Given exercise :: Please give back word for word the lines below, from the first one through the one with "const pieceGap = 0.3;".
────────────────────────────────────────
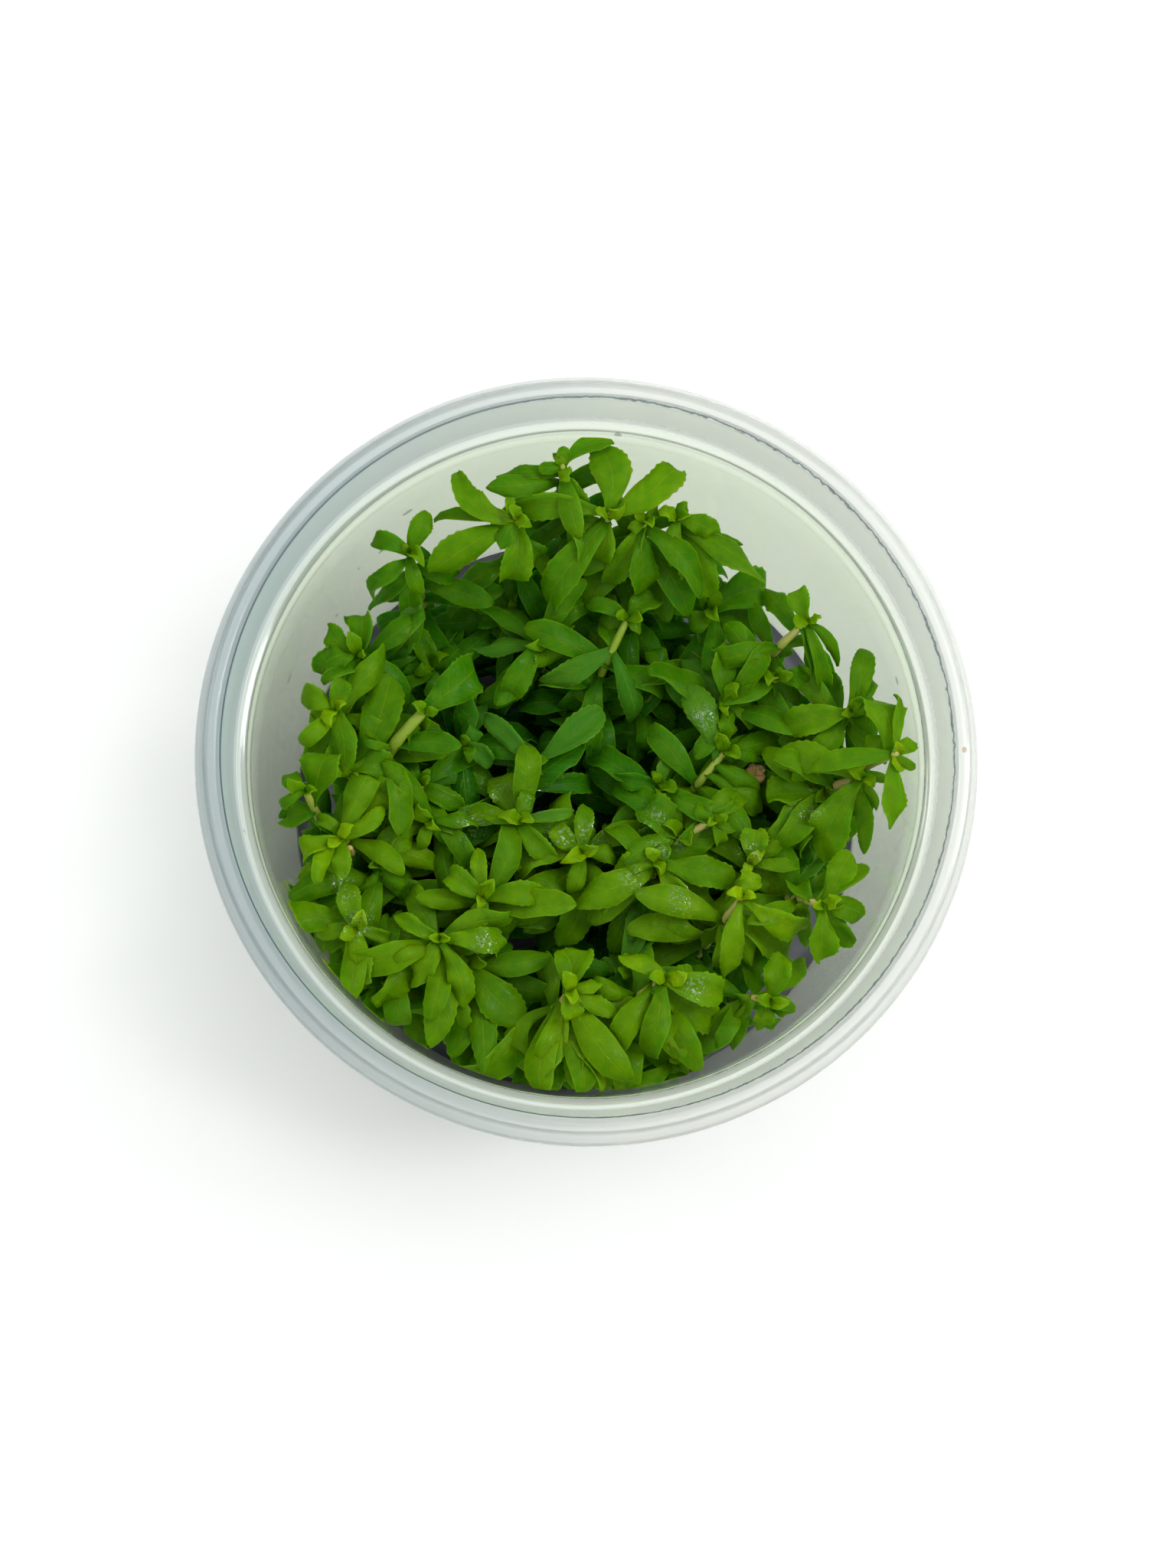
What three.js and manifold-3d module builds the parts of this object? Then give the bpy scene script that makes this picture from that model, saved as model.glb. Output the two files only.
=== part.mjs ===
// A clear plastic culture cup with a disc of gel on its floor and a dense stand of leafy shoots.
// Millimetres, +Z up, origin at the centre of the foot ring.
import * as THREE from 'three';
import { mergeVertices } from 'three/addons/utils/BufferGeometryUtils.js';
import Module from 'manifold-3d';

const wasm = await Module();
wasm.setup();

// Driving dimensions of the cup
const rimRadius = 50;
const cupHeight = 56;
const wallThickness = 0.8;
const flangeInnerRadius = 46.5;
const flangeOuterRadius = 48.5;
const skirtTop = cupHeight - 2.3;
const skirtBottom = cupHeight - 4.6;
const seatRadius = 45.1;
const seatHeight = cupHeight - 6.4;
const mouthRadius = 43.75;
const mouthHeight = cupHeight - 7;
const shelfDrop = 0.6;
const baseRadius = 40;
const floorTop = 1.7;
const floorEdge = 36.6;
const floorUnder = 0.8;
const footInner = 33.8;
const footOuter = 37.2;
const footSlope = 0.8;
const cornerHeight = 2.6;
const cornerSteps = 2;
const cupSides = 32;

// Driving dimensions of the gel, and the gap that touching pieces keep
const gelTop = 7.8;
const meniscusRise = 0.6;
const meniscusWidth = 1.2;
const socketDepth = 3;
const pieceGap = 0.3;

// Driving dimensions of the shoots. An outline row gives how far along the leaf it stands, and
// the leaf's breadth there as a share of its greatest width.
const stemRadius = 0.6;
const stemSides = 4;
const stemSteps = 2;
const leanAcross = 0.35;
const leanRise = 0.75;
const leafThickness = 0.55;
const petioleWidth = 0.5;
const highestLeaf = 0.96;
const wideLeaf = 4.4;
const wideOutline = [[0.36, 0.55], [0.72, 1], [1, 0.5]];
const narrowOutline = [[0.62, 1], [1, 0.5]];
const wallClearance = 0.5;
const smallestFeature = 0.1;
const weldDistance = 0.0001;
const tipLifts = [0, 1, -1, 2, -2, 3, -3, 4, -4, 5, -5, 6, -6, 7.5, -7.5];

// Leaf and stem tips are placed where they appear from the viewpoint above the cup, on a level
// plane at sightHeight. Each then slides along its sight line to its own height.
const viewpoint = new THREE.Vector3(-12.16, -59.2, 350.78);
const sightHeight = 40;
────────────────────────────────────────
Exercise output ::
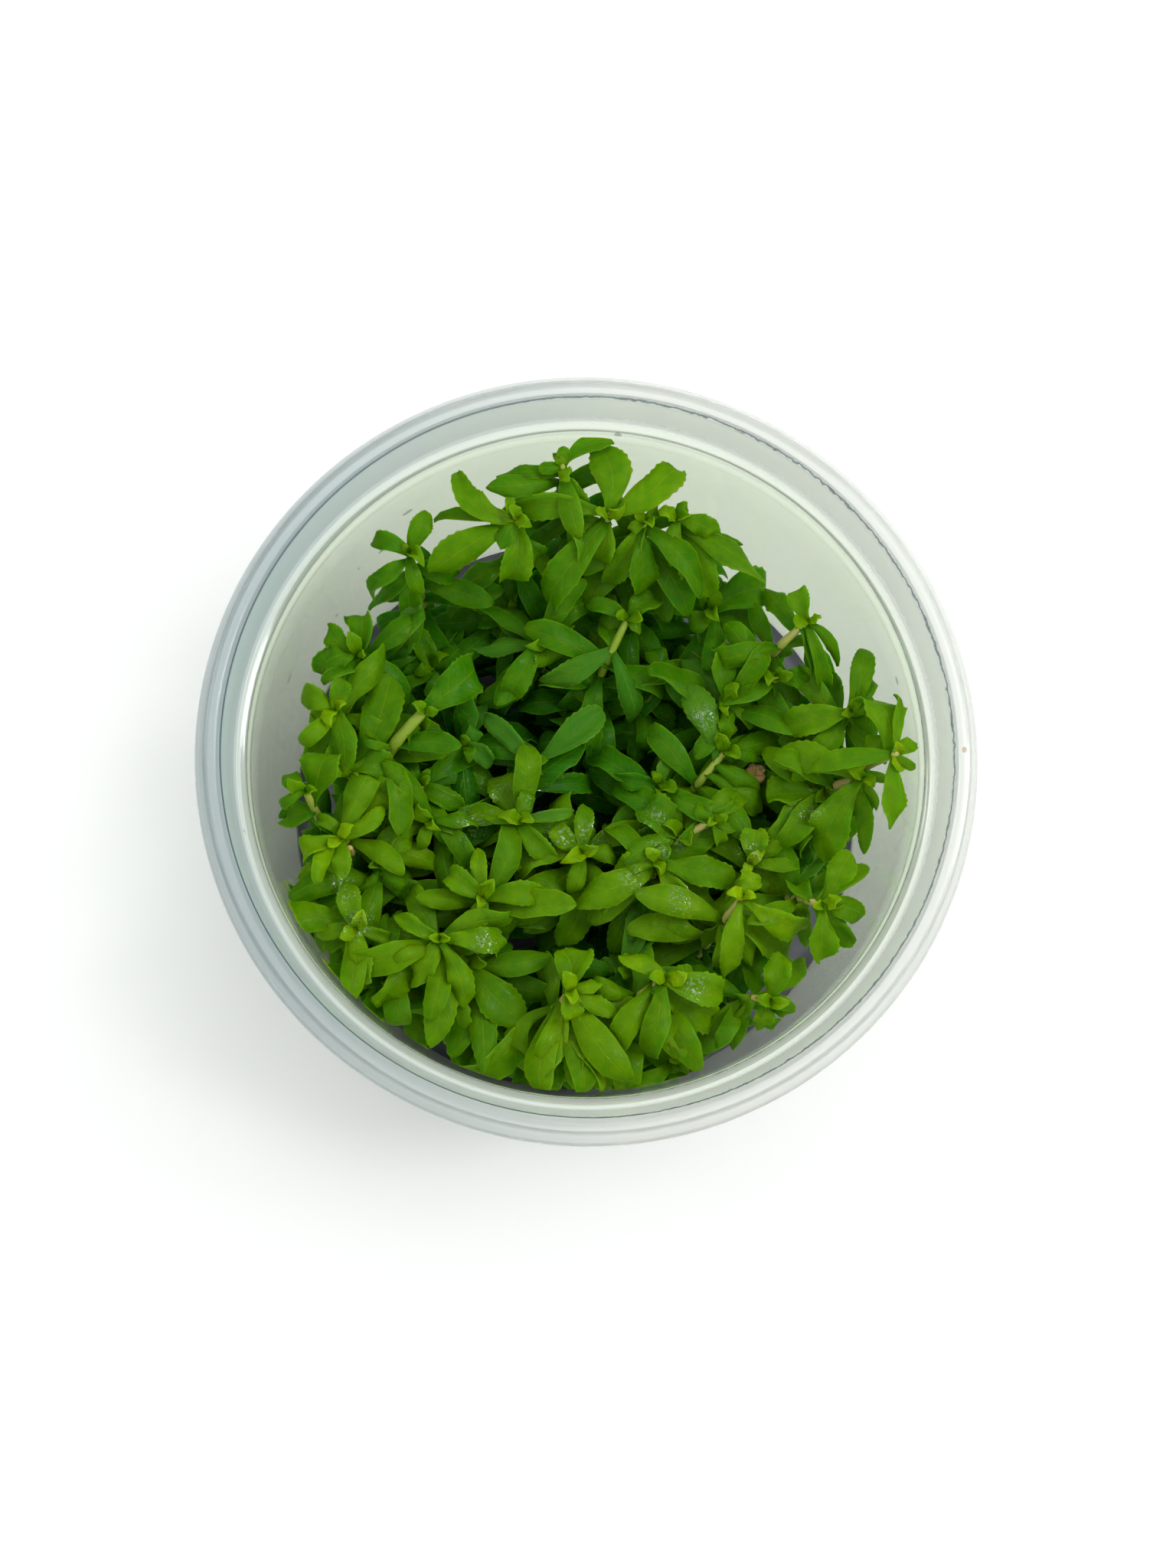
What three.js and manifold-3d module builds the parts of this object? Then give the bpy scene script that makes this picture from that model, saved as model.glb. Output the two files only.
=== part.mjs ===
// A clear plastic culture cup with a disc of gel on its floor and a dense stand of leafy shoots.
// Millimetres, +Z up, origin at the centre of the foot ring.
import * as THREE from 'three';
import { mergeVertices } from 'three/addons/utils/BufferGeometryUtils.js';
import Module from 'manifold-3d';

const wasm = await Module();
wasm.setup();

// Driving dimensions of the cup
const rimRadius = 50;
const cupHeight = 56;
const wallThickness = 0.8;
const flangeInnerRadius = 46.5;
const flangeOuterRadius = 48.5;
const skirtTop = cupHeight - 2.3;
const skirtBottom = cupHeight - 4.6;
const seatRadius = 45.1;
const seatHeight = cupHeight - 6.4;
const mouthRadius = 43.75;
const mouthHeight = cupHeight - 7;
const shelfDrop = 0.6;
const baseRadius = 40;
const floorTop = 1.7;
const floorEdge = 36.6;
const floorUnder = 0.8;
const footInner = 33.8;
const footOuter = 37.2;
const footSlope = 0.8;
const cornerHeight = 2.6;
const cornerSteps = 2;
const cupSides = 32;

// Driving dimensions of the gel, and the gap that touching pieces keep
const gelTop = 7.8;
const meniscusRise = 0.6;
const meniscusWidth = 1.2;
const socketDepth = 3;
const pieceGap = 0.3;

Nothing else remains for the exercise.